Give back the entire listing verbatim.

#####

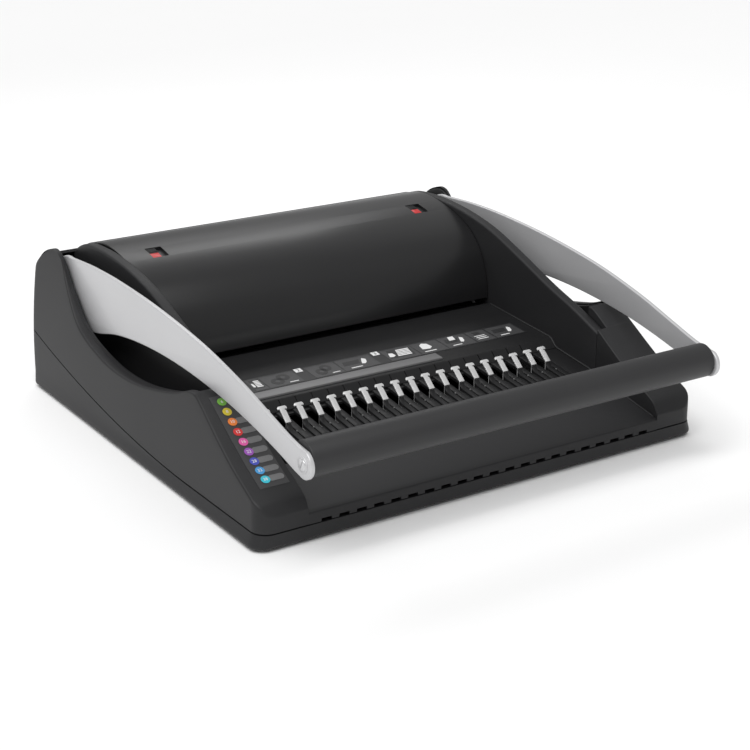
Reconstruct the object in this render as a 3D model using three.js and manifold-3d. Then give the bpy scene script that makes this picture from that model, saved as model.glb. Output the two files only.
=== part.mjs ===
// Manual comb binding machine: punches a row of holes in paper and opens plastic combs.
// Millimetres, +Z up, front towards -Y, origin under the middle of the body.
import * as THREE from "three";
import { mergeVertices } from "three/addons/utils/BufferGeometryUtils.js";
import Module from "manifold-3d";

const wasm = await Module();
wasm.setup();

// ---- driving dimensions -------------------------------------------------------------------
const PITCH = 14.2875; // 9/16 inch, the pitch of every plastic comb
const HOLES = 19; // rings of a letter size comb
const NOTCHES = 21; // marks along the front edge
const GAP = 0.3; // between pieces that touch

const BODY_REAR = 393; // depth of the body, from its front face at y = 0
const GRIP_FRONT = -41.6; // the handle stands this far before the body
const HALF_WIDTH_FOOT = 200;
const HALF_WIDTH_SEAM = 195.6;
const HALF_WIDTH_TOP = 184;
const SPLAY = 0.02; // the sides and the arms open out towards the rear, mm for each mm of depth
const TOP_Z = 131;
const WALL = 3;
const FLOOR_Z = 2; // underside of the tray, over the feet
const SEAM_Z = 13.5; // joint of tray and top housing at the front

const INNER_WALL_X = 157; // the comb bay lies between these walls
const INNER_WALL_T = 9;
const SLOT_X = 181.8; // inner face of the outer cheek at the front, past the arm's slot
const SLOT_FRONT = 99;
const INNER_WALL_FRONT = 76;
const SLOT_REAR = 371.5;

const PIVOT = { y: 332, z: 96 }; // handle shaft
const SHAFT_R = 4.5;
const GRIP = { y: -26.4, z: 76.7 };
const GRIP_R = 13;
const ARM_X = 176.3; // inner face of the arm at the front
const ARM_T = 3.5;
const ARM_END = { y: -31, z: 75.4 };
const ARM_END_R = 10.6;
const BOSS_R = 30;

const THROAT_Z = 54.5; // top of the die, where the paper slides in
const THROAT_H = 6;
const PUNCH_Y = 242;
const GEAR_R = 7; // pitch radius of the pinions: 7 mm of travel a radian
const GEAR_X = 128;
const TRAY_TOP = 27;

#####

● Solved problem
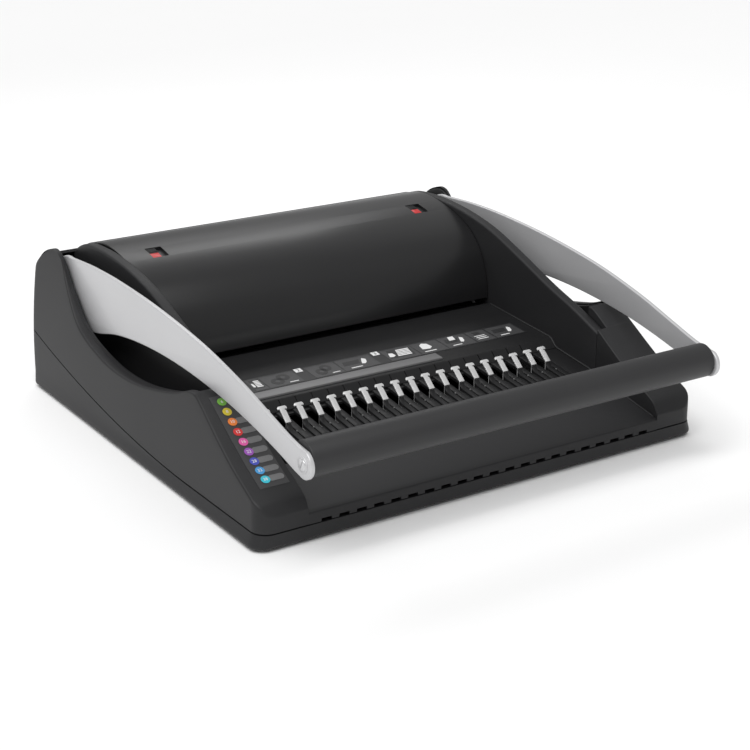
Reconstruct the object in this render as a 3D model using three.js and manifold-3d. Then give the bpy scene script that makes this picture from that model, saved as model.glb. Output the two files only.
=== part.mjs ===
// Manual comb binding machine: punches a row of holes in paper and opens plastic combs.
// Millimetres, +Z up, front towards -Y, origin under the middle of the body.
import * as THREE from "three";
import { mergeVertices } from "three/addons/utils/BufferGeometryUtils.js";
import Module from "manifold-3d";

const wasm = await Module();
wasm.setup();

// ---- driving dimensions -------------------------------------------------------------------
const PITCH = 14.2875; // 9/16 inch, the pitch of every plastic comb
const HOLES = 19; // rings of a letter size comb
const NOTCHES = 21; // marks along the front edge
const GAP = 0.3; // between pieces that touch

const BODY_REAR = 393; // depth of the body, from its front face at y = 0
const GRIP_FRONT = -41.6; // the handle stands this far before the body
const HALF_WIDTH_FOOT = 200;
const HALF_WIDTH_SEAM = 195.6;
const HALF_WIDTH_TOP = 184;
const SPLAY = 0.02; // the sides and the arms open out towards the rear, mm for each mm of depth
const TOP_Z = 131;
const WALL = 3;
const FLOOR_Z = 2; // underside of the tray, over the feet
const SEAM_Z = 13.5; // joint of tray and top housing at the front

const INNER_WALL_X = 157; // the comb bay lies between these walls
const INNER_WALL_T = 9;
const SLOT_X = 181.8; // inner face of the outer cheek at the front, past the arm's slot
const SLOT_FRONT = 99;
const INNER_WALL_FRONT = 76;
const SLOT_REAR = 371.5;

const PIVOT = { y: 332, z: 96 }; // handle shaft
const SHAFT_R = 4.5;
const GRIP = { y: -26.4, z: 76.7 };
const GRIP_R = 13;
const ARM_X = 176.3; // inner face of the arm at the front
const ARM_T = 3.5;
const ARM_END = { y: -31, z: 75.4 };
const ARM_END_R = 10.6;
const BOSS_R = 30;

const THROAT_Z = 54.5; // top of the die, where the paper slides in
const THROAT_H = 6;
const PUNCH_Y = 242;
const GEAR_R = 7; // pitch radius of the pinions: 7 mm of travel a radian
const GEAR_X = 128;
const TRAY_TOP = 27;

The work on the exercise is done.